Risques Psycho-Sociaux : vous avez dit « Bore Out » ? (I)

On connait depuis longtemps hélas les souffrances de l’absence de travail. Celles de l’angoisse du lendemain, de la hante d’être assisté, des affres aussi du lent glissement vers la désocialisation. On sait les regards qui en disent long sur son inactivité sociale, le conjoint qui peut-être se lève lui tous les jours pour aller travailler alors qu’on s’efforce de se lever avec lui pour ne pas perdre le contact, les enfants qui travaillent à leur manière en allant à l’école, sachant leur père ou leur mère à la maison et désœuvré. On connait le désespoir de la succession des réponses négatives aux demandes d’emploi, et pire celle des absences de réponses.
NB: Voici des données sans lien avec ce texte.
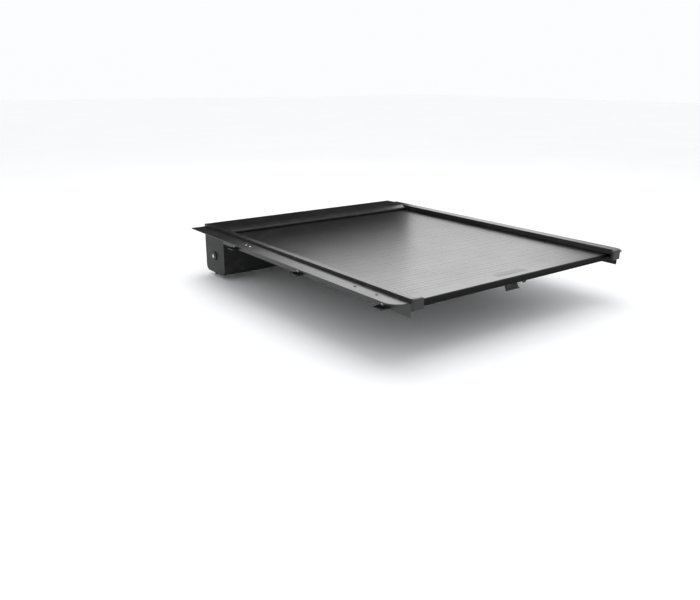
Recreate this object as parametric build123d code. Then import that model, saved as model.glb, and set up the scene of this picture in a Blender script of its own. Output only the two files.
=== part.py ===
"""Retractable slatted tonneau cover for a pickup bed, shown closed.

Millimetres. X runs across the bed, Y towards the cab and Z up. The origin is on the canister's
front face, at the height of the face under the rail flanges that rests on the bed sides.
The cover is symmetric about X = 0, so each right-hand piece is made once and mirrored.
"""
import math
import os

from build123d import *

# ---- overall sizes ---------------------------------------------------------------------
opening_width = 1218.0        # between the raised lips of the two side rails
slat_count = 26
slat_pitch = 52.0
tail_bar_depth = 80.0         # the wide last slat, front to rear
lead_in = 42.0                # length of curtain that stays inside the canister when closed
canister_depth = 206.0        # front face to the nose of the lid

# ---- side rails ------------------------------------------------------------------------
lip_width = 28.0
lip_height = 27.0             # above the curtain's top face
rail_wall = 3.0
flange_width = 76.0
flange_thickness = 5.0
flange_rise = 13.5            # top of the flange above the curtain's top face
flange_corner = 60.0          # plan radius at the rear outer corner
slot_roof = 2.5               # underside of the lip above the curtain
gutter_reach = 25.0           # how far the channel floor runs inboard of the lip
gutter_clearance = 1.5        # between the slats and the gutter's edge
glide_thickness = 3.7         # slide strip on the channel floor
leg_drop = 45.0               # bottom of the rail's clamping leg, below the curtain's top face
rail_overrun = 40.0           # rail past the tail bar's rear edge
seal_width = 20.0
seal_depth = 2.0

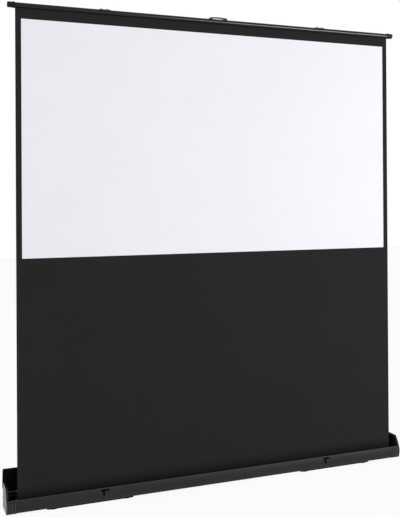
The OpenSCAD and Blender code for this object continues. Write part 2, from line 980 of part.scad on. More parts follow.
module viewing_surface() {
    color("#eeeef2")
        translate([-white_w / 2, -cloth_back - coat_t, white_top - white_h])
            cube([white_w, coat_t, white_h]);
}

// Lid: one folded sheet from the hinge at the back, over the top and down the front
module opened() {
    translate([0, hinge_y, hinge_z])
        rotate([-lid_open, 0, 0])
            translate([0, -hinge_y, -hinge_z])
                children();
}

module lid_shell() {
    color("#28282a")
        opened()
            along(-shell_half + gap, shell_half - gap)
                polygon(concat(
                    crown(lid_lip, 0),
                    [[back_y, hinge_z + 1], [back_y - wall_t, hinge_z + 1]],
                    backwards(crown(lid_lip + 6, wall_t)),
                    [inset(lid_lip + 5, wall_t + hem_t), inset(lid_lip, wall_t + hem_t)]));
}

module hinge_leaf_lid() {
    color("#3a3a3c")
        opened()
            hinge_leaf(1, hinge_z + leaf_room, 16, hinge_z);
}

hook_w = 20;
hook_side = [[18, 0.15], [18, 1.65], [-1, 4.6], [-3, 4.6], [-3, 3], [7, 1.7], [8, 0.15]];

module lid_hooks() {
    color("#76787c")
        opened()
            for (s = sides)
                along(s * catch_x - hook_w / 2, s * catch_x + hook_w / 2)
                    polygon([for (p = hook_side) inset(lid_lip + p[0], wall_t + p[1])]);
}

place() case_front();
place() case_floor();
place() case_back();
place() screw_ports();
place() end_cap_left();
place() end_cap_right();
place() end_cap_screws();
place() hinge_leaf_case();
place() hinge_pin();
place() catch_slide_left();
place() catch_slide_right();
place() foot_pivots();
place() foot_bar_left();
place() foot_pads_left();
place() foot_bar_right();
place() foot_pads_right();
place() roller_tube();
place() roller_idler_plug();
place() roller_spring_plug();
place() wound_cloth();
place() roller_bracket_left();
place() roller_bracket_right();
place() roller_spring_shaft();
place() roller_spring();
place() base_bracket_left();
place() base_bracket_right();
place() base_pin_left();
place() base_pin_right();
place() lift_spring_left();
place() lift_spring_right();
place() lower_arm_left();
place() lower_arm_right();
place() upper_arm_left();
place() upper_arm_right();
place() elbow_pin_left();
place() elbow_pin_right();
place() bar_tube();
place() bar_knob_left();
place() bar_knob_right();
place() hem_rod();
place() cloth_hem();
place() saddle_left();
place() saddle_right();
place() saddle_screws_left();
place() saddle_screws_right();
place() top_pin_left();
place() top_pin_right();
place() handle_strap();
place() handle_clips();
place() screen_cloth();
place() viewing_surface();
place() lid_shell();
place() hinge_leaf_lid();
place() lid_hooks();
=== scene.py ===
import json
import math

import bpy
from mathutils import Matrix, Vector


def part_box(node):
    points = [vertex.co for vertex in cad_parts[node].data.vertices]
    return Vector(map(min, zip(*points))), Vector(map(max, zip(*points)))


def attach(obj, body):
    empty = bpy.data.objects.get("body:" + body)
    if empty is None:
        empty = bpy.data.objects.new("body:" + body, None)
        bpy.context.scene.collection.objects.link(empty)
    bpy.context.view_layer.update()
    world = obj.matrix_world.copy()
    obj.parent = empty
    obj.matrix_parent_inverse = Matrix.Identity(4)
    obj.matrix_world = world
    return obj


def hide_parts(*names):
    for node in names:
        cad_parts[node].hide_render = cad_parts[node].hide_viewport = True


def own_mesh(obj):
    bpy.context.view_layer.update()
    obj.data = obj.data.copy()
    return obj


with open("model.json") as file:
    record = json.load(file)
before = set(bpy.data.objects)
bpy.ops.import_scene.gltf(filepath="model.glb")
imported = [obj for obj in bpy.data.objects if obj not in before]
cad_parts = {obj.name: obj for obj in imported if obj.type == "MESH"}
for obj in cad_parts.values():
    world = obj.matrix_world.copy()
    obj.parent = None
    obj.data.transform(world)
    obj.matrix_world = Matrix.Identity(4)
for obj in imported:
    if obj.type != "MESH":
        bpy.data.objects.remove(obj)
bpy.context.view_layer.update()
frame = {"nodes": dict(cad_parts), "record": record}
mm = 0.001


def deselectAll():
    if bpy.context.object and bpy.context.object.mode != "OBJECT":
        bpy.ops.object.mode_set(mode="OBJECT")
    bpy.ops.object.select_all(action="DESELECT")


def useOnly(obj):
    deselectAll()
    obj.select_set(True)
    bpy.context.view_layer.objects.active = obj


def editAll(obj):
    useOnly(obj)
    bpy.ops.object.mode_set(mode="EDIT")
    bpy.ops.mesh.select_all(action="SELECT")


def facesOut(obj):
    editAll(obj)
    bpy.ops.mesh.normals_make_consistent(inside=False)
    bpy.ops.object.mode_set(mode="OBJECT")


def bakePlace(obj):
    useOnly(obj)
    bpy.ops.object.transform_apply(location=True, rotation=True, scale=True)


def addModifier(obj, kind, **values):
    useOnly(obj)
    mod = obj.modifiers.new(kind.lower(), kind)
    for key, value in values.items():
        setattr(mod, key, value)
    bpy.ops.object.modifier_apply(modifier=mod.name)


def smooth(obj, angle=35):
    useOnly(obj)
    bpy.ops.object.shade_smooth_by_angle(angle=math.radians(angle))


def named(name):
    obj = bpy.context.object
    obj.name = name
    obj.data.name = name
    return obj


def linked(name, data):
    obj = bpy.data.objects.new(name, data)
    bpy.context.scene.collection.objects.link(obj)
    return obj


def fromPoints(name, points, edges, faces):
    mesh = bpy.data.meshes.new(name)
    mesh.from_pydata(points, edges, faces)
    return linked(name, mesh)


def chain(points):
    return [(i, i + 1) for i in range(len(points) - 1)]


def onCircle(y, z, radius, angle):
    return y + radius * math.cos(angle), z + radius * math.sin(angle)


def inRadians(degrees):
    return [math.radians(a) for a in degrees]


cameraPlace = {
    "position": (-1.3875, -3.3451, 1.2930),
    "yaw": 0.37499,          # turn towards +X, radians
    "pitch": 0.00411,
    "roll": -0.00577,
    "focal": 783.4,          # in pixels of the 517 px high frame
    "drop": -61.43,          # how far the optical axis lies from the frame's middle, pixels
    "frameHeight": 517,
    "sensorHeight": 36,
    "farthest": 100,
}


def makeCamera(values):
    yaw, pitch, roll = values["yaw"], values["pitch"], values["roll"]
    ahead = Vector((math.sin(yaw) * math.cos(pitch), math.cos(yaw) * math.cos(pitch), math.sin(pitch)))
    right = Vector((math.cos(yaw), -math.sin(yaw), 0))
    up = right.cross(ahead)
    turnedRight = right * math.cos(roll) + up * math.sin(roll)
    turnedUp = up * math.cos(roll) - right * math.sin(roll)
    cameraData = bpy.data.cameras.new("photoCamera")
    cameraData.sensor_fit = "VERTICAL"
    cameraData.sensor_height = values["sensorHeight"]
    cameraData.lens = values["focal"] / values["frameHeight"] * values["sensorHeight"]
    cameraData.shift_y = values["drop"] / values["frameHeight"]
    cameraData.clip_end = values["farthest"]
    photoCamera = linked("photoCamera", cameraData)
    axes = Matrix((turnedRight, turnedUp, -ahead)).transposed().to_4x4()
    axes.translation = Vector(values["position"])
    photoCamera.matrix_world = axes
    bpy.context.scene.camera = photoCamera


makeCamera(cameraPlace)
print("camera set")


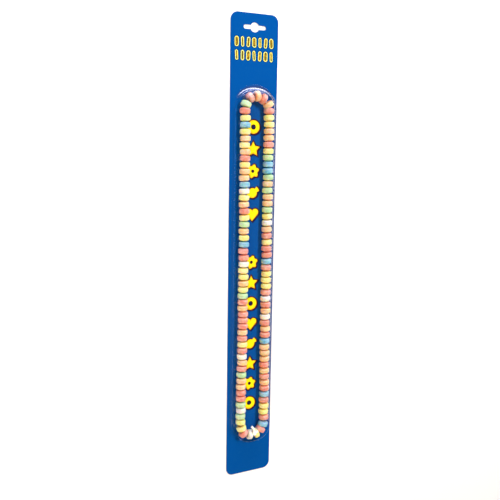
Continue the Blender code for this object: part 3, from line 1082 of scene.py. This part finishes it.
def make_camera():
    camera = bpy.data.objects.new("camera", bpy.data.cameras.new("camera"))
    camera.data.lens = CAMERA_LENS
    camera.data.sensor_width = SENSOR_WIDTH
    camera.data.clip_start = CAMERA_NEAR
    bpy.context.scene.collection.objects.link(camera)
    turn_to(camera, CAMERA_PLACE, CAMERA_TARGET, CAMERA_ROLL)
    bpy.context.scene.camera = camera


def area_light(name, values, spread=WIDE_SPREAD, lights_matte=True, gives_gloss=True):
    """A rectangular lamp, aimed at the pack's middle.

    It can be kept from lighting matte surfaces, or from showing in gloss."""
    place, size, watts, colour = values
    lamp = bpy.data.lights.new(name, "AREA")
    lamp.shape = "RECTANGLE"
    lamp.size, lamp.size_y = size
    lamp.energy = watts
    lamp.color = colour
    lamp.spread = spread
    item = bpy.data.objects.new(name, lamp)
    bpy.context.scene.collection.objects.link(item)
    item.visible_diffuse = lights_matte
    item.visible_glossy = gives_gloss
    turn_to(item, place, (0, 0, 0))


def make_light():
    """A high and a low light beyond the card's top, a strip at its right, and a dim room.

    A narrow warm light from the lower left fills the shadows, and a wide panel beyond the top
    shows only as gloss."""
    world = bpy.data.worlds.new("studio")
    world.use_nodes = True
    background = world.node_tree.nodes["Background"]
    background.inputs["Color"].default_value = ROOM_COLOUR + (1.0,)
    background.inputs["Strength"].default_value = ROOM_STRENGTH
    bpy.context.scene.world = world
    area_light("key", KEY_LAMP, gives_gloss=False)
    area_light("rim", RIM_LAMP, gives_gloss=False)
    area_light("side", SIDE_LAMP)
    area_light("fill", FILL_LAMP, spread=FILL_SPREAD, gives_gloss=False)
    area_light("panel", PANEL_LAMP, lights_matte=False)
    bpy.context.scene.view_settings.view_transform = "Standard"


def dress(item, *nodes, slot):
    """Makes a piece ride with the pack and stand for its solids, which it hides. The slot is not
    used.
    """
    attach(item, "root")
    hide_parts(*nodes)


make_camera()
make_light()
make_floor()
dress(make_card(), "card", slot="card")
dress(make_film(clear_film("clear_film")), "blister", slot="blister")
for piece in make_beads():
    dress(piece, "candy_necklace", slot="beads")
dress(make_thread(woven_elastic("white_elastic", ELASTIC_WHITE)), "candy_necklace", slot="beads")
Et  au bout la perte lente de l’estime de soi, les risques permanents de la renonciation, de l’isolement, des compensations morbides comme les addictions, ou de la dépression sous ses formes diverses.
On connait aussi les souffrances du « surtravail ». Celles du quotidien des charges excessives, mentales ou nerveuses, des exigences de cadence ou de délai impossibles à tenir, de l’appel continu à toujours « prendre sur soi ». Celles des conditions de travail insupportables, d’un environnement de travail dégradant ou tendu en permanence, des ordres contradictoires, de collègues qui vous harcèlent, de l’absence permanente de reconnaissance, du manque d’initiative comme de perspectives d’évolution, de l’angoisse de la fin de contrat. Et au bout la perte de ressources et d’énergie, la dégradation de la santé physique et/ou psychique, le risque de l’incapacité de travail, et celui de la maladie qui même qualifiée de « professionnelle » reste la maladie. On connaissait moins la souffrance du travail absurde. De l’étymologie ab- sans, et surdus-sourd (=sourd au sens commun, qui a donné aussi « sordide » ou « abasourdi »). Le travail qui ne se réfère pas au sens commun habituel  créé aussi ses ravages, le plus souvent à bas bruit. Ce que les américains ont appelé le « bore out » (syndrome de l’ennui, à ne pas confondre avec la notion voisine de « brown-out » qui qualifie la situation du travailleur qui « ne se retrouve plus » dans le travail qu’il accomplit) affecte le travailleur en possession de ses moyens, embauché régulièrement, mais qui se voit privé d’un travail cohérent, « mis au placard de son activité normale » en quelque sorte. On trouve ici un travail réduit en volume (par exemple lorsqu’une journée de travail se résume à 1/2h d’activité réelle) et/ou en nature (par exemple lorsqu’un fonctionnaire de collectivité se retrouve à véhiculer les enfants du secrétaire général ou réparer la cafetière de l’élu). La situation est parfois aggravée par un environnement qui ne retient de cette vacance d’activité que le bénéfice apparent de l’oisiveté. En profondeur, la déprivation du travail affecte la personne qui se retrouve privée d’une chose bien plus grave : sa propre stabilité psychologique, à laquelle participe le travail. Et au bout le risque de la dégradation de l’image de soi, de la disqualification construite par le travail empêché, de l’évitement de la situation par l’acte manqué, de la fuite par la somatisation, de la lente descente dépressive.